■ **SET PROBLEM**:
Return only the stretch of the material below that begins with the line containing "return surface, places, columns" and ends with the line containing "for member in", exactly; both of those lines belong to it.
— BEGIN —
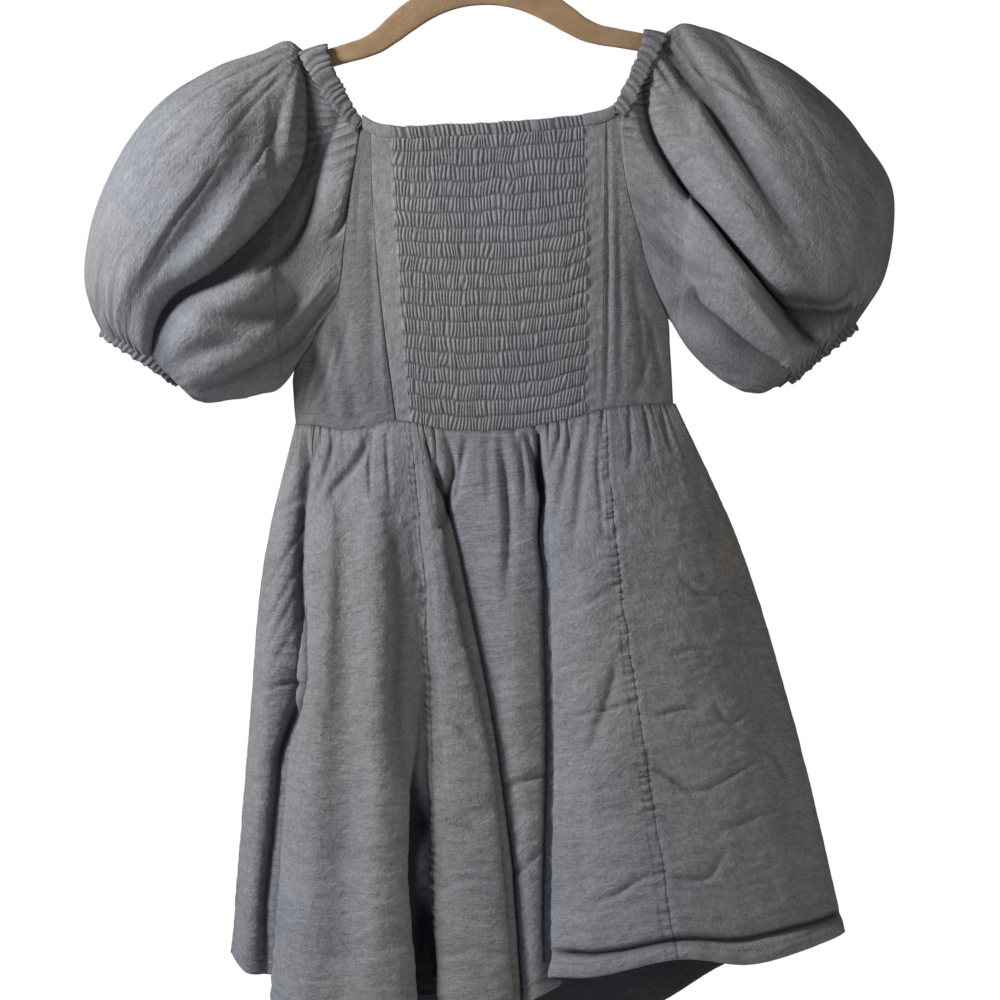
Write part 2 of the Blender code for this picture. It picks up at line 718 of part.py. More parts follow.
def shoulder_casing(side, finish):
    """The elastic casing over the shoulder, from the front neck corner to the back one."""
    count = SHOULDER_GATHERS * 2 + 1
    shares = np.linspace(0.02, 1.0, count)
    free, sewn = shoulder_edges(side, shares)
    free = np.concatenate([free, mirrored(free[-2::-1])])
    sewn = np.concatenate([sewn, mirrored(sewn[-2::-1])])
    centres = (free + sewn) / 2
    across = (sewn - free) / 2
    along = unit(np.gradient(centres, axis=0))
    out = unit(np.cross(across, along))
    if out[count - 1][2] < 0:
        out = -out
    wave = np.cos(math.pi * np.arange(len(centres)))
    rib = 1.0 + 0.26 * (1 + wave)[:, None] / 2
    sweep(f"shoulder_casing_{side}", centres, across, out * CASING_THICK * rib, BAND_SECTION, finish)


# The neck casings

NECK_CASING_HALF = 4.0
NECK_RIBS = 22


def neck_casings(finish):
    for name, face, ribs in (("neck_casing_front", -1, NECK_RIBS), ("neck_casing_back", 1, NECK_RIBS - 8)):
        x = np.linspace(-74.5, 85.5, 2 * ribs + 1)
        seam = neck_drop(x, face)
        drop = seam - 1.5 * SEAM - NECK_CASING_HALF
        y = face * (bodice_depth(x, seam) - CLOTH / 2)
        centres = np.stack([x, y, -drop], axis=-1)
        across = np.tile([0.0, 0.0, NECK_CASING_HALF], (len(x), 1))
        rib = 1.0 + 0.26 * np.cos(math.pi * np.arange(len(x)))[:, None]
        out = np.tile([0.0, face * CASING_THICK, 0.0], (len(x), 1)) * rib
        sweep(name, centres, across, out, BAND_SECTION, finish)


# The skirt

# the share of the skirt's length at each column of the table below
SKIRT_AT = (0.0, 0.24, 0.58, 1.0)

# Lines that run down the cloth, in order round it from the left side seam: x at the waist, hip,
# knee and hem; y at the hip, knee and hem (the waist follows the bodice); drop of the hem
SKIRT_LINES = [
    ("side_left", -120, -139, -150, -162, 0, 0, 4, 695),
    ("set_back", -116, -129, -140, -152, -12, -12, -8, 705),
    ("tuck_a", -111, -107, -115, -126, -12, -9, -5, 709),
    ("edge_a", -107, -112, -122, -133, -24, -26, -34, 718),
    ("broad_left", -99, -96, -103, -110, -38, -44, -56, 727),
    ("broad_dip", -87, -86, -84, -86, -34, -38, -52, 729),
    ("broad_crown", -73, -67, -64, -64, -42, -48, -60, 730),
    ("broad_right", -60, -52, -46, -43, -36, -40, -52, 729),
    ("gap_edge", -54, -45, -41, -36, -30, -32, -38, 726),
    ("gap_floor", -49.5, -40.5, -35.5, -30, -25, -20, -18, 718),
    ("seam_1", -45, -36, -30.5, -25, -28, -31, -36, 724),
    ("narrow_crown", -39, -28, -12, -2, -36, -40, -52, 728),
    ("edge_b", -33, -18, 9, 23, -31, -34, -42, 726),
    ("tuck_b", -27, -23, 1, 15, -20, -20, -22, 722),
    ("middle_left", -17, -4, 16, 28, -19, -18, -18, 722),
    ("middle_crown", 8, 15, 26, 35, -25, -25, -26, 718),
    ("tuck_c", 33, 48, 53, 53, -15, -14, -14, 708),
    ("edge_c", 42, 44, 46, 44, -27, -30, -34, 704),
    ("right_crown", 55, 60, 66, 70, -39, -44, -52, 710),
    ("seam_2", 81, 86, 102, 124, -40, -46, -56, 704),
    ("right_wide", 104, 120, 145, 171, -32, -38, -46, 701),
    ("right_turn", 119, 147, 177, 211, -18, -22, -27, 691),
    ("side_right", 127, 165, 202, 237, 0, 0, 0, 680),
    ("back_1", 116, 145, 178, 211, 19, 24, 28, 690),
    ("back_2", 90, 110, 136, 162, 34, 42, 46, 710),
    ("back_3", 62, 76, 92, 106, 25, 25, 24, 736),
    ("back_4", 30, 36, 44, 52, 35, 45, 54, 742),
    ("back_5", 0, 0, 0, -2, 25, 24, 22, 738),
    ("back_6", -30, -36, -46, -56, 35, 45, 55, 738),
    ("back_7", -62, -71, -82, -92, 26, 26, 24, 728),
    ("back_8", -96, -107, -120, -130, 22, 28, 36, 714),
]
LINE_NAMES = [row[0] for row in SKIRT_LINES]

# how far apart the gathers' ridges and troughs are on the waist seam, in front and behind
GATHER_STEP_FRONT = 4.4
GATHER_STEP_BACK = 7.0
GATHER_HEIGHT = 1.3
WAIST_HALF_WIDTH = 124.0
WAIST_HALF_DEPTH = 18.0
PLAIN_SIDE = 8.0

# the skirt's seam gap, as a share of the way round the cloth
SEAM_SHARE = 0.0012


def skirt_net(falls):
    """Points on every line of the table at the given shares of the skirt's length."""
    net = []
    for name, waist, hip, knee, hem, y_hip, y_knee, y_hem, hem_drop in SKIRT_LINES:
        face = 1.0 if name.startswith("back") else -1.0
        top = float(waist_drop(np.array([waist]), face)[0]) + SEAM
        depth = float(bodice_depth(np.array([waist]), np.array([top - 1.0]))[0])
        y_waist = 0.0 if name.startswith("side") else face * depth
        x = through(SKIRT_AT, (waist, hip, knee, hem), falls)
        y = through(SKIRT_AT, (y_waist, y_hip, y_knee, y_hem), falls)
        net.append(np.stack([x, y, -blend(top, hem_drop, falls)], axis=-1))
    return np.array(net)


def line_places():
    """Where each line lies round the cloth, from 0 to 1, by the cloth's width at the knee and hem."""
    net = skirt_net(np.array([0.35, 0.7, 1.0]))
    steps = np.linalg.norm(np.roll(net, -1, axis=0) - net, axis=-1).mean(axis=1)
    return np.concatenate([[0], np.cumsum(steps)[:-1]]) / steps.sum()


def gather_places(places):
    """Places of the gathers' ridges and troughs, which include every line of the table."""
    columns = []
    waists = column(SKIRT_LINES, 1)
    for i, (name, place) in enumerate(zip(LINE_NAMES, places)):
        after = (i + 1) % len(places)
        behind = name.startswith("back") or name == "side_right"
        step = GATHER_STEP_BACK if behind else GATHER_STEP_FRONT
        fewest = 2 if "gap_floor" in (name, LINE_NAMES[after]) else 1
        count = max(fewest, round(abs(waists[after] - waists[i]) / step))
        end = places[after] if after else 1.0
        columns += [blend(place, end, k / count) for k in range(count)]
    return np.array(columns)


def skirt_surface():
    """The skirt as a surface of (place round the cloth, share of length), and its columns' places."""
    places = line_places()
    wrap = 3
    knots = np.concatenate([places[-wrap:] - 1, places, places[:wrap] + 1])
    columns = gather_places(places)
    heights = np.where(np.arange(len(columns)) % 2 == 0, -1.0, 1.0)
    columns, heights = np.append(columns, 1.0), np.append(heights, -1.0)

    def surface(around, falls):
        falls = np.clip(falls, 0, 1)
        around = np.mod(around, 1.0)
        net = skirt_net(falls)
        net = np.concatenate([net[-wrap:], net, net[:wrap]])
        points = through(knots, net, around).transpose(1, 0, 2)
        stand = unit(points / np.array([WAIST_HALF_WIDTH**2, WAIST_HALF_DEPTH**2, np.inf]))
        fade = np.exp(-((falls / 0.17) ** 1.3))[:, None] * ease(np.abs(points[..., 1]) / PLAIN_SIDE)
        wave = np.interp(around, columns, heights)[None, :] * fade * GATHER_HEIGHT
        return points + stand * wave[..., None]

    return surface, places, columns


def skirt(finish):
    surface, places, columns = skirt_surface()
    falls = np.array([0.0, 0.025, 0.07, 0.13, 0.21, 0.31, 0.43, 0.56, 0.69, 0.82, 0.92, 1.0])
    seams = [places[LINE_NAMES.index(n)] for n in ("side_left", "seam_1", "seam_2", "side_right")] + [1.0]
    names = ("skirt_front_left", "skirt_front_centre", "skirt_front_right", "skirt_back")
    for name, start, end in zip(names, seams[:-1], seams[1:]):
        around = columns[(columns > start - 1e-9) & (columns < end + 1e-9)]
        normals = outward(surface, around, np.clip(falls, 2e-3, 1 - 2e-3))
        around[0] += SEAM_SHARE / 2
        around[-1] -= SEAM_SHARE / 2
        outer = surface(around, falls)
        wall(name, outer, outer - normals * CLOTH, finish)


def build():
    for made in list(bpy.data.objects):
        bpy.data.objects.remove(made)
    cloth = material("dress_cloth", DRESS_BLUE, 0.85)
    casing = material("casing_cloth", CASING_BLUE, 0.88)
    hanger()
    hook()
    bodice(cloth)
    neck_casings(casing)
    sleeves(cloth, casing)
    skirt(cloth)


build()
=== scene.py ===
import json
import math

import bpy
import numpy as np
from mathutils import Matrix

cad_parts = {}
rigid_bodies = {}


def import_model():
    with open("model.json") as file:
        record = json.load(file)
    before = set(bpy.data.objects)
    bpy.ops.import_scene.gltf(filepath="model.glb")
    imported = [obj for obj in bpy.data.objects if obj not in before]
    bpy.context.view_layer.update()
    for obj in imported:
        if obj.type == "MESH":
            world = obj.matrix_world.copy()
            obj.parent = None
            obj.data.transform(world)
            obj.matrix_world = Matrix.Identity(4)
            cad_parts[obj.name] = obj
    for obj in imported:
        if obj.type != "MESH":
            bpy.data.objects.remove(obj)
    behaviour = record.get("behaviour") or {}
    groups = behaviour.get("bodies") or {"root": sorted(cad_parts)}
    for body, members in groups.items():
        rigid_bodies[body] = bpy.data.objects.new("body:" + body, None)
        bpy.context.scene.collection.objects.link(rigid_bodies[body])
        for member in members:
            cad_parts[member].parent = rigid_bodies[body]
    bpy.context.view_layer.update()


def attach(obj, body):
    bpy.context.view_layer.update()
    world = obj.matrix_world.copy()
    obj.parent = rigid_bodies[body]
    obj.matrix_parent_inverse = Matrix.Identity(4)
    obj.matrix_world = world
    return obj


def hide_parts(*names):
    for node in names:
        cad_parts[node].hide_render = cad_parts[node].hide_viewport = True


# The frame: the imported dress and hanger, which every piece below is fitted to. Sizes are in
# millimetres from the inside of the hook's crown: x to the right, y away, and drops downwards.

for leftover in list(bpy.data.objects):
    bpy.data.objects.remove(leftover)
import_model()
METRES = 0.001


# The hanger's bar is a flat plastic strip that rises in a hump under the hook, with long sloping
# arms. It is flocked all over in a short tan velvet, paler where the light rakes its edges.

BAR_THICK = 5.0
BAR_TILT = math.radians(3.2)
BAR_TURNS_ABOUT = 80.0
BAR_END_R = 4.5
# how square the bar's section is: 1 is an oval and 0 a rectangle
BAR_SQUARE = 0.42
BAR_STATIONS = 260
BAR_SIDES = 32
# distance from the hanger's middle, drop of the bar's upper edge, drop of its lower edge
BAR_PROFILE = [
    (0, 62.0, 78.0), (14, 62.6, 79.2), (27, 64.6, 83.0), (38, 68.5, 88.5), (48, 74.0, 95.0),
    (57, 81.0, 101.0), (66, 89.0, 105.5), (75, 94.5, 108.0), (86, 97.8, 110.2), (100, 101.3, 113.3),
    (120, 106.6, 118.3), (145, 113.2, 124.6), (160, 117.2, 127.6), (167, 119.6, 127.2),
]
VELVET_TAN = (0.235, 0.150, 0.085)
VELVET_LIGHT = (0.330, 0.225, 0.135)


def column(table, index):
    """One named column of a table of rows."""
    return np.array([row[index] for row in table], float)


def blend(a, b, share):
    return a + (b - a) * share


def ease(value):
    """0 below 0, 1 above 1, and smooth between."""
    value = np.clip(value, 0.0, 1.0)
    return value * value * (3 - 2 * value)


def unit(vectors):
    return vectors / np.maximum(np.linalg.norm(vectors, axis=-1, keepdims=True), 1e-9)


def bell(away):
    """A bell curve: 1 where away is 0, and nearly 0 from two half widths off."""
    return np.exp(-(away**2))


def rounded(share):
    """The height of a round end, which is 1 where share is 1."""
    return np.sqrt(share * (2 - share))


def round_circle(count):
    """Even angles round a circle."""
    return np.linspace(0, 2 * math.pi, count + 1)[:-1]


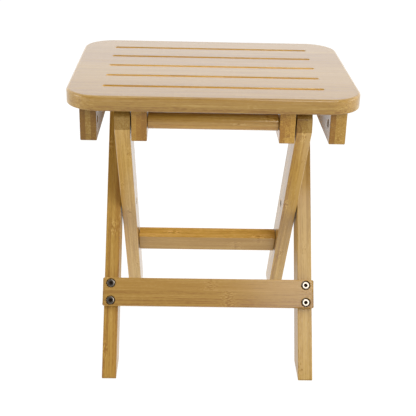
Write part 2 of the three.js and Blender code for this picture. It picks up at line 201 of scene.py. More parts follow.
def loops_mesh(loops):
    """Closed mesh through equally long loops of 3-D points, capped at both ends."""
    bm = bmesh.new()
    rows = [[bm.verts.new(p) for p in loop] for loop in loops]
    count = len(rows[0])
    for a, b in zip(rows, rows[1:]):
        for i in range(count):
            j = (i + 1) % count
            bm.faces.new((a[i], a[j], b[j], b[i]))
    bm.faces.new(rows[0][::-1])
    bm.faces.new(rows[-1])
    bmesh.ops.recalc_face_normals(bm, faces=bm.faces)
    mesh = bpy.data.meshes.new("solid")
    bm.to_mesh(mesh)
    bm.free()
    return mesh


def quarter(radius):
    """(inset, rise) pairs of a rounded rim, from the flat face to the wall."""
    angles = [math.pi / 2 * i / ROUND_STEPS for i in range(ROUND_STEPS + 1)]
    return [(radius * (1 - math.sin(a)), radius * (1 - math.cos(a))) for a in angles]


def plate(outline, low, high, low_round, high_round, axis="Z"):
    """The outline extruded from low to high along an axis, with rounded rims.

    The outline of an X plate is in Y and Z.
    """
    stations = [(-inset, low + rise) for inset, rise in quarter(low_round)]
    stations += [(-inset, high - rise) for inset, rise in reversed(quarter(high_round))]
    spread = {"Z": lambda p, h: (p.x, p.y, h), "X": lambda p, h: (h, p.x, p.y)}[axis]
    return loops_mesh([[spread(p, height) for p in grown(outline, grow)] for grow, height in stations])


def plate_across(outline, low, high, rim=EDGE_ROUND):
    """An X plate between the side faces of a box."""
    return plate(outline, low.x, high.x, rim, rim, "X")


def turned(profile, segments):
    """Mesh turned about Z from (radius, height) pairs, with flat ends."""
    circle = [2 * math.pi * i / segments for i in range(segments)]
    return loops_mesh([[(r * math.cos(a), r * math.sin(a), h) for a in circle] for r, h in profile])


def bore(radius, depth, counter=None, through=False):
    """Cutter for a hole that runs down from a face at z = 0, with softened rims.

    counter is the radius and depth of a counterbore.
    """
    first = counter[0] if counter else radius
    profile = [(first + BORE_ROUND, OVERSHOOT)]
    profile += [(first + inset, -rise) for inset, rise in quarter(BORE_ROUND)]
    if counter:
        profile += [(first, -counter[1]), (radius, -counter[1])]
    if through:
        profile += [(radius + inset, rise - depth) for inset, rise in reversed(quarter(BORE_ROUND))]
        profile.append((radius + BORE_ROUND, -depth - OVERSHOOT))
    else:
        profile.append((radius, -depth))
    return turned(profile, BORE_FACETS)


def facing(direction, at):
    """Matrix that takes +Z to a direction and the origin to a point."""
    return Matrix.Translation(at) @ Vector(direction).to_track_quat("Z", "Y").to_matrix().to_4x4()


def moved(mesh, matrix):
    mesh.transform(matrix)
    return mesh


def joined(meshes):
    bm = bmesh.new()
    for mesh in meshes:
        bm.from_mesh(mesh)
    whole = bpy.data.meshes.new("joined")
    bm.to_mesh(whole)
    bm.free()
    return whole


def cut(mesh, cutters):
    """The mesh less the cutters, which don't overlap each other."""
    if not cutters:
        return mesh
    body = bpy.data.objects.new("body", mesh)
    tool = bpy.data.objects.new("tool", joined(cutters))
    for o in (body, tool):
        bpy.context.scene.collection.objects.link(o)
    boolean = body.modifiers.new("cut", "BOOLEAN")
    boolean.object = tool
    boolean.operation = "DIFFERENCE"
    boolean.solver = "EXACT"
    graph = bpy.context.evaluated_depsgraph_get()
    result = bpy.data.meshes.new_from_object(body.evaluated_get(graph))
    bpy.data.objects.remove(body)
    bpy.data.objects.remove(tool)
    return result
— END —
■ **SOLUTION**:
    return surface, places, columns


def skirt(finish):
    surface, places, columns = skirt_surface()
    falls = np.array([0.0, 0.025, 0.07, 0.13, 0.21, 0.31, 0.43, 0.56, 0.69, 0.82, 0.92, 1.0])
    seams = [places[LINE_NAMES.index(n)] for n in ("side_left", "seam_1", "seam_2", "side_right")] + [1.0]
    names = ("skirt_front_left", "skirt_front_centre", "skirt_front_right", "skirt_back")
    for name, start, end in zip(names, seams[:-1], seams[1:]):
        around = columns[(columns > start - 1e-9) & (columns < end + 1e-9)]
        normals = outward(surface, around, np.clip(falls, 2e-3, 1 - 2e-3))
        around[0] += SEAM_SHARE / 2
        around[-1] -= SEAM_SHARE / 2
        outer = surface(around, falls)
        wall(name, outer, outer - normals * CLOTH, finish)


def build():
    for made in list(bpy.data.objects):
        bpy.data.objects.remove(made)
    cloth = material("dress_cloth", DRESS_BLUE, 0.85)
    casing = material("casing_cloth", CASING_BLUE, 0.88)
    hanger()
    hook()
    bodice(cloth)
    neck_casings(casing)
    sleeves(cloth, casing)
    skirt(cloth)


build()
=== scene.py ===
import json
import math

import bpy
import numpy as np
from mathutils import Matrix

cad_parts = {}
rigid_bodies = {}


def import_model():
    with open("model.json") as file:
        record = json.load(file)
    before = set(bpy.data.objects)
    bpy.ops.import_scene.gltf(filepath="model.glb")
    imported = [obj for obj in bpy.data.objects if obj not in before]
    bpy.context.view_layer.update()
    for obj in imported:
        if obj.type == "MESH":
            world = obj.matrix_world.copy()
            obj.parent = None
            obj.data.transform(world)
            obj.matrix_world = Matrix.Identity(4)
            cad_parts[obj.name] = obj
    for obj in imported:
        if obj.type != "MESH":
            bpy.data.objects.remove(obj)
    behaviour = record.get("behaviour") or {}
    groups = behaviour.get("bodies") or {"root": sorted(cad_parts)}
    for body, members in groups.items():
        rigid_bodies[body] = bpy.data.objects.new("body:" + body, None)
        bpy.context.scene.collection.objects.link(rigid_bodies[body])
        for member in members:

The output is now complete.